- **INFORMATION PROVIDED**
◆ ◆ ◆ ◆ ◆

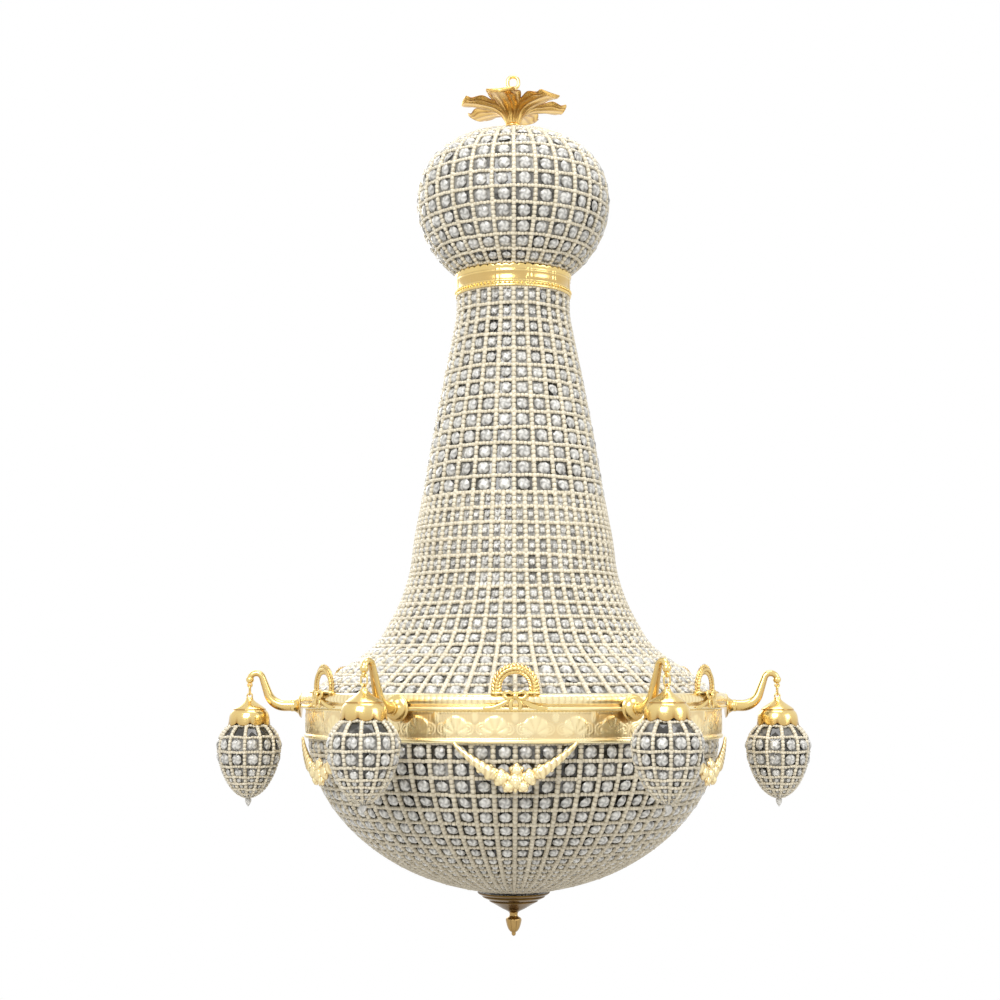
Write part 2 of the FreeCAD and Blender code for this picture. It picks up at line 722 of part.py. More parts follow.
def in_body(body, kind, name, role, place, **sizes):
    """A plain solid added to or cut from a body, set from one of the body's own planes."""
    solid = body.newObject("PartDesign::" + kind, name)
    for key, size in sizes.items():
        solid.setExpression(key, formula_of(size))
    solid.AttachmentSupport = [(plane_of(body, role), "")]
    solid.MapMode = "FlatFace"
    for key, size in zip(("x", "y", "z"), place):
        solid.setExpression("AttachmentOffset.Base." + key, formula_of(size))
    doc.recompute()
    body.Tip = solid
    return solid


def arm(number, rise, azimuth):
    """A bent tube with a flared root and a rounded tip, whose drilled ear holds the link."""
    label = f"arm_{number}"
    body = new_body(label)
    reach = arm_reach
    tip_level = arm_level + rise - S["arm_over_bend"]
    pivot_level = tip_level - S["ear_drop"]
    width = S["ear_width"]
    revolved_root(body, label)
    bent_tube(body, label, tip_level)
    in_body(body, "AdditiveSphere", label + "_tip", "XZ_Plane", (reach, tip_level, 0),
            Radius=S["arm_tip_radius"])
    in_body(body, "AdditiveCylinder", label + "_ear", "XZ_Plane", (reach, pivot_level, -width / 2),
            Radius=S["ear_radius"], Height=width)
    in_body(body, "SubtractiveCylinder", label + "_ear_hole", "XZ_Plane",
            (reach, pivot_level, -width / 2 - 1), Radius=S["ear_bore"], Height=width + 2)
    in_body(body, "SubtractiveCylinder", label + "_thread", "YZ_Plane", (0, arm_level, arm_start - 1),
            Radius=screw_hole, Height=S["screw_reach"] + 1)
    body.Placement = round_the_ring(azimuth)
    return pivot_level


def arm_screws():
    """One screw per arm, from inside the hoop out into the arm's root."""
    inner_end = hoop_bore - S["clearance"] - 1
    shank = put(primitive("Cylinder", "screw_shank", Radius=S["screw_radius"],
                          Height=arm_start + S["screw_reach"] - 1 - inner_end),
                x=inner_end, z=arm_level, axis=(0, 1, 0), angle=90)
    head = put(primitive("Cylinder", "screw_head", Radius=S["screw_head"],
                         Height=S["screw_head_height"]),
               x=hoop_bore - S["screw_head_height"] - S["clearance"], z=arm_level,
               axis=(0, 1, 0), angle=90)
    doc.recompute()
    screw = united("screw", [shank, head])
    doc.recompute()
    ring_of("arm_screws", screw, S["arm_count"], Size("0", 0), Size("0", 0))


# ------------------------------------------------------------------ pendants
# A pendant hangs by a link in the arm's ear. Its pieces are drawn about the place
# where its cap's loop rests in the link, and then moved to their arm.
egg_drop_from_ear = S["link_height"] - S["link_wire"] - S["cap_loop_wire"] - S["clearance"]
net_level = -(S["cap_drop"] + S["cap_height"] + S["clearance"])
egg_mouth = S["cap_radius"] - S["cap_lap"]
egg_middle = net_level - S["egg_shoulder"] * math.sqrt(1 - (egg_mouth.value / S["egg_radius"].value) ** 2)
egg_end = egg_middle - S["egg_drop"]
holder_top = -(S["cap_drop"] + S["cap_height"] * 0.23)


def pendant_link():
    """An oval link that lies across the arm, so that it swings out and in."""
    return put(oval("link", S["link_bend"], S["link_wire"], S["link_height"]),
               axis=(0, 0, 1), angle=90)


def egg_cap():
    """A spun cap like a bell flower, with a small round loop on its top."""
    body = doc.addObject("PartDesign::Body", "cap_bell")
    top = -S["cap_drop"]
    rim = S["cap_radius"]
    wall = S["cap_wall"]
    tall = S["cap_height"]
    foot = top - tall
    turn(body, "bell", [
        (0, top), (4.5, top), (4.5, top - tall * 0.08), (rim * 0.64, top - tall * 0.3),
        (rim * 0.86, top - tall * 0.52), (rim * 0.98, top - tall * 0.82), (rim, foot),
        (rim - wall, foot), (rim * 0.98 - wall, top - tall * 0.82),
        (rim * 0.86 - wall, top - tall * 0.54), (rim * 0.64 - wall, top - tall * 0.36),
        (rim * 0.34, holder_top), (0, holder_top)])
    bend = S["cap_loop_bend"]
    loop = put(primitive("Torus", "cap_loop", Radius1=bend, Radius2=S["cap_loop_wire"]),
               z=-bend, axis=(1, 0, 0), angle=90)
    return united("cap_and_loop", [body, loop])


def egg_net():
    """The egg of strung stones, with a small glass drop that closes its foot."""
    def curve(inset):
        radius = S["egg_radius"].value - inset
        upper = quarter(radius, S["egg_shoulder"].value - inset, 2, egg_mouth.value, radius)
        lower = quarter(radius, S["egg_drop"].value - inset, 2, radius, S["tip_radius"].value)
        return ([(across, egg_middle.value + up) for across, up in upper]
                + [(across, egg_middle.value - down) for across, down in lower[1:]])
    net = revolved_shell("egg_shell", curve(0), curve(S["egg_net_wall"].value))
    del parts["egg_shell"]
    drop = put(primitive("Ellipsoid", "tip_drop", Radius1=S["tip_height"], Radius2=S["tip_radius"] - 0.3,
                         Radius3=S["tip_radius"] - 0.3), z=egg_end)
    return grouped("egg_and_tip", [net, drop])


def egg_socket():
    """The lamp holder under the cap, mouth down."""
    return put(holder("egg_holder", S["egg_holder_radius"], S["egg_holder_height"], Size("9", 9)),
               z=holder_top, axis=(1, 0, 0), angle=180)


def egg_bulb():
    return put(bulb("egg_lamp", S["egg_bulb_radius"], S["egg_bulb_height"]),
               z=holder_top - S["egg_holder_height"] + S["cap_depth"], axis=(1, 0, 0), angle=180)


def hang(label, original, azimuth, up):
    """A copy of a pendant's piece at its arm."""
    copy = doc.addObject("Part::Feature", label)
    copy.Shape = original.Shape
    copy.Placement = round_the_ring(azimuth, arm_reach.value, up.value).multiply(original.Placement)
    keep(label, copy)


def arms_and_pendants():
    originals = {"egg_cap": egg_cap(), "egg_net": egg_net(), "egg_socket": egg_socket(),
                 "egg_bulb": egg_bulb()}
    link = pendant_link()
    doc.recompute()
    count = int(S["arm_count"].value)
    for number in range(count):
        azimuth = 360 * number / count
        at_side = number in (0, count // 2)
        rise = S["arm_rise"] - S["side_arm_sag"] if at_side else S["arm_rise"]
        ear_level = arm(number + 1, rise, azimuth)
        hang(f"pendant_link_{number + 1}", link, azimuth, ear_level)
        for name, original in originals.items():
            hang(f"{name}_{number + 1}", original, azimuth, ear_level - egg_drop_from_ear)


# ------------------------------------------------------------------ ornaments
def flat_piece(body, name, role, points, thickness, level=0):
    """A flat casting of even thickness, centred on one of the body's planes or set off it."""
    sketch = new_sketch(body, name + "_outline", role)
    sketch.setExpression("AttachmentOffset.Base.z", formula_of(level))
    outline(sketch, points)
    pad = body.newObject("PartDesign::Pad", name)
    pad.Profile = sketch
    pad.SideType = "Symmetric"
    pad.setExpression("Length", formula_of(thickness))
    doc.recompute()


def wreath_loops():
    """Flat cast wreaths that stand on the ring between the arms, each with a knot at its foot."""
    body = doc.addObject("PartDesign::Body", "wreath")
    outer = S["wreath_radius"]
    eye = S["wreath_eye"]
    base = ring_top + S["clearance"]
    spring = base + S["plinth_height"] + S["wreath_leg"]
    flat_piece(body, "arch", "XZ_Plane", [
        (-outer, base), (-outer, spring, -outer), (0, spring + outer, -outer), (outer, spring),
        (outer, base), (eye, base), (eye, spring, eye), (0, spring + eye, eye), (-eye, spring),
        (-eye, base)], S["wreath_depth"])
    middle = over_hoop + S["clearance"] + S["wreath_depth"] / 2
    front = cornice_radius + S["clearance"] - middle
    deep = S["knot_depth"]
    half = S["knot_width"] / 2
    # seen from the side, the plinth and the knot hook over the cornice's top edge
    flat_piece(body, "plinth", "YZ_Plane", [
        (0, base), (-front, base), (-front, base - S["knot_height"]),
        (-front - deep, base - S["knot_height"]), (-front - deep, base + S["plinth_height"]),
        (0, base + S["plinth_height"])], half * 2)
    flat_piece(body, "foot", "XZ_Plane", [
        (-eye - 1, base), (eye + 1, base), (eye + 1, base + S["plinth_height"]),
        (-eye - 1, base + S["plinth_height"])], S["wreath_depth"])
    stand_round("wreath_loops", body, middle, 180 / S["arm_count"].value)


def festoons():
    """Cast swags that follow the ring's curve below it, with a rosette in the middle of each."""
    inner = frieze_radius + S["frieze_lip"] + S["clearance"]
    outer = inner + S["festoon_wall"]
    half = S["festoon_span"] / 2
    end = S["festoon_end"]
    thick = S["festoon_thick"]
    bend = S["festoon_bend"]
    top = ring_foot + S["lip_height"] * 0.6
    middle = top - S["festoon_drop"]
    body = doc.addObject("PartDesign::Body", "swag_outline")
    flat_piece(body, "husks", "XZ_Plane", [
        (-half, top, bend), (0, middle - thick / 2, bend), (half, top), (half - end, top, -bend),
        (0, middle + thick / 2, -bend), (-half + end, top)], S["festoon_wall"] * 8, inner)
    rosette = new_sketch(body, "rosette_circle")
    rosette.setExpression("AttachmentOffset.Base.z", formula_of(inner))
    circle_at(rosette, 0, middle, S["rosette_radius"])
    disc = body.newObject("PartDesign::Pad", "rosette")
    disc.Profile = rosette
    disc.SideType = "Symmetric"
    disc.setExpression("Length", formula_of(S["festoon_wall"] * 8))
    doc.recompute()
    level = middle - S["rosette_radius"] * 2
    tall = top - level + 1
    outside = put(primitive("Cylinder", "swag_outside", Radius=outer, Height=tall), z=level)
    inside = put(primitive("Cylinder", "swag_inside", Radius=inner, Height=tall + 2), z=level - 1)
    swag = doc.addObject("Part::Common", "swag")
    swag.Base = body
    swag.Tool = cut_away("swag_tube", outside, inside)
    stand_round("festoons", swag, Size("0", 0), 180 / S["arm_count"].value)


def stand_round(label, original, outwards, first):
    """Copies of an ornament drawn facing -Y, set round the ring facing outwards."""
    doc.recompute()
    count = int(S["arm_count"].value)
    copies = []
    for number in range(count):
        copy = doc.addObject("Part::Feature", f"{label}_{number + 1}")
        copy.Shape = original.Shape
        azimuth = first + 360 * number / count
        facing = FreeCAD.Placement(FreeCAD.Vector(0, 0, 0), FreeCAD.Rotation(FreeCAD.Vector(0, 0, 1), 90))
        copy.Placement = round_the_ring(azimuth, outwards.value).multiply(facing)
        copies.append(copy)
    keep(label, grouped(label, copies))


# ------------------------------------------------------------------ the whole object
for make in (hanging_loop, leaf_crown, crown_cup, central_stem, ball_top_ring, ball_net, collar_band,
             collar_spider, neck_net, flare_net, main_hoop, cornice_strip, frieze_band, ring_spider,
             lamp_tray, lamp_sockets, inner_bulbs, bowl_net, bottom_plate, finial, stem_nuts,
             arm_screws, wreath_loops, festoons, arms_and_pendants):
    make()
doc.recompute()

for thing in doc.Objects:
    if "Invalid" in thing.State or "Error" in thing.State:
        raise RuntimeError(f"{thing.Label} failed: {thing.State}")
for label, thing in parts.items():
    if thing.Shape.isNull() or not thing.Shape.isValid() or not thing.Shape.Solids:
        raise RuntimeError(f"{label} has no sound solid")

os.makedirs("parts", exist_ok=True)
for label, thing in parts.items():
    thing.Shape.exportStep(f"parts/{label}.step")
print(len(parts), "sub-parts written")
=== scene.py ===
import math

import bpy
import numpy as np
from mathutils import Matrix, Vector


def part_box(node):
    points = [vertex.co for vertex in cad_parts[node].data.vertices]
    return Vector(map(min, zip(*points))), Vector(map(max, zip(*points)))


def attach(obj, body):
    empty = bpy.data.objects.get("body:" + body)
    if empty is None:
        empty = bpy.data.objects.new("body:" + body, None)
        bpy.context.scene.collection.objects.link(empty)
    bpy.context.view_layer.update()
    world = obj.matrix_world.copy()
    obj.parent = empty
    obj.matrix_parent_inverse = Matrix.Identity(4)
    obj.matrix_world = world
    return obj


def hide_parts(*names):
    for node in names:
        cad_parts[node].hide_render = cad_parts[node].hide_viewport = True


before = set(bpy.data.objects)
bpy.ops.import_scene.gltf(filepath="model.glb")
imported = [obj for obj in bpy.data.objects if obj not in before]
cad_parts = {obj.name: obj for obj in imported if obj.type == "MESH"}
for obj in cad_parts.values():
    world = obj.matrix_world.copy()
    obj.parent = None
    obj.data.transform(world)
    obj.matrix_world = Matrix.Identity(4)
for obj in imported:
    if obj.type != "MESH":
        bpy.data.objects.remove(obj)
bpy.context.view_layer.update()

# ---------------------------------------------------------------- the view and the studio
# The camera stands in front of the light, about level with the ring, and is turned up by six
# degrees. The surround looks white and lights more from above than from below. Soft lamps
# stand in front, at the right, above and behind.
camera_data = bpy.data.cameras.new("studio_camera")
camera_data.lens = 62.65
camera_data.sensor_width = 36.0
camera = bpy.data.objects.new("studio_camera", camera_data)
camera.location = (-0.0189, -2.450, -0.8748)
camera.rotation_euler = (math.radians(96.035), 0.0, 0.0)
bpy.context.scene.collection.objects.link(camera)
bpy.context.scene.camera = camera
bpy.context.scene.view_settings.view_transform = "Standard"


def soft_lamp(name, place, target, side, power):
    """A square area lamp at a place, turned so that its face looks at a target."""
    data = bpy.data.lights.new(name, "AREA")
    data.shape = "SQUARE"
    data.size = side
    data.energy = power
    lamp = bpy.data.objects.new(name, data)
    lamp.location = place
    away = np.subtract(place, target)
    across = math.hypot(away[0], away[1])
    lamp.rotation_euler = (math.atan2(across, away[2]), 0.0, math.atan2(away[0], -away[1]))
    bpy.context.scene.collection.objects.link(lamp)


MIDDLE_OF_LIGHT = (0.0, 0.0, -0.65)
soft_lamp("front_lamp", (-0.9, -2.6, 0.9), MIDDLE_OF_LIGHT, 1.6, 66.0)
soft_lamp("right_lamp", (2.6, -1.6, 0.2), MIDDLE_OF_LIGHT, 1.3, 22.0)
soft_lamp("top_lamp", (0.3, 0.0, 2.2), MIDDLE_OF_LIGHT, 1.8, 42.0)
soft_lamp("back_lamp", (-1.2, 2.6, 0.4), MIDDLE_OF_LIGHT, 1.8, 26.0)

LIGHT_ABOVE, LIGHT_BELOW = 0.76, 0.04
WHITE = (1.0, 1.0, 1.0, 1.0)


def set_inputs(tree, node, *values, **inputs):
    """Gives inputs of a shader node a value or a link each, the first ones in their order and
    others by their names, with _ for a space."""
    sockets = [*node.inputs[:len(values)], *(node.inputs[name.replace("_", " ")] for name in inputs)]
    for socket, value in zip(sockets, [*values, *inputs.values()]):
        if isinstance(value, bpy.types.NodeSocket):
            tree.links.new(value, socket)
        else:
            socket.default_value = value
    return node


def shader_node(tree, kind, *values, **inputs):
    """A new node in a shader tree, with inputs given."""
    return set_inputs(tree, tree.nodes.new(kind), *values, **inputs)


def reckoned(tree, operation, *values):
    """The outcome of an operation on values, as a new node's output."""
    node = tree.nodes.new("ShaderNodeMath")
    node.operation = operation
    return set_inputs(tree, node, *values).outputs[0]


def new_finish(name, **inputs):
    """A new material, its tree and its shader, with inputs of the shader given."""
    finish = bpy.data.materials.new(name)
    finish.use_nodes = True
    tree = finish.node_tree
    return finish, tree, set_inputs(tree, tree.nodes["Principled BSDF"], **inputs)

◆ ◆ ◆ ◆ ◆

- **DIRECTION**
In the listing above, locate the line containing "for thing in" and the line containing "bpy.data.objects.remove(obj)". Transcribe those two lines and everything between them, exactly as written.

- **RESULT**
for thing in doc.Objects:
    if "Invalid" in thing.State or "Error" in thing.State:
        raise RuntimeError(f"{thing.Label} failed: {thing.State}")
for label, thing in parts.items():
    if thing.Shape.isNull() or not thing.Shape.isValid() or not thing.Shape.Solids:
        raise RuntimeError(f"{label} has no sound solid")

os.makedirs("parts", exist_ok=True)
for label, thing in parts.items():
    thing.Shape.exportStep(f"parts/{label}.step")
print(len(parts), "sub-parts written")
=== scene.py ===
import math

import bpy
import numpy as np
from mathutils import Matrix, Vector


def part_box(node):
    points = [vertex.co for vertex in cad_parts[node].data.vertices]
    return Vector(map(min, zip(*points))), Vector(map(max, zip(*points)))


def attach(obj, body):
    empty = bpy.data.objects.get("body:" + body)
    if empty is None:
        empty = bpy.data.objects.new("body:" + body, None)
        bpy.context.scene.collection.objects.link(empty)
    bpy.context.view_layer.update()
    world = obj.matrix_world.copy()
    obj.parent = empty
    obj.matrix_parent_inverse = Matrix.Identity(4)
    obj.matrix_world = world
    return obj


def hide_parts(*names):
    for node in names:
        cad_parts[node].hide_render = cad_parts[node].hide_viewport = True


before = set(bpy.data.objects)
bpy.ops.import_scene.gltf(filepath="model.glb")
imported = [obj for obj in bpy.data.objects if obj not in before]
cad_parts = {obj.name: obj for obj in imported if obj.type == "MESH"}
for obj in cad_parts.values():
    world = obj.matrix_world.copy()
    obj.parent = None
    obj.data.transform(world)
    obj.matrix_world = Matrix.Identity(4)
for obj in imported:
    if obj.type != "MESH":
        bpy.data.objects.remove(obj)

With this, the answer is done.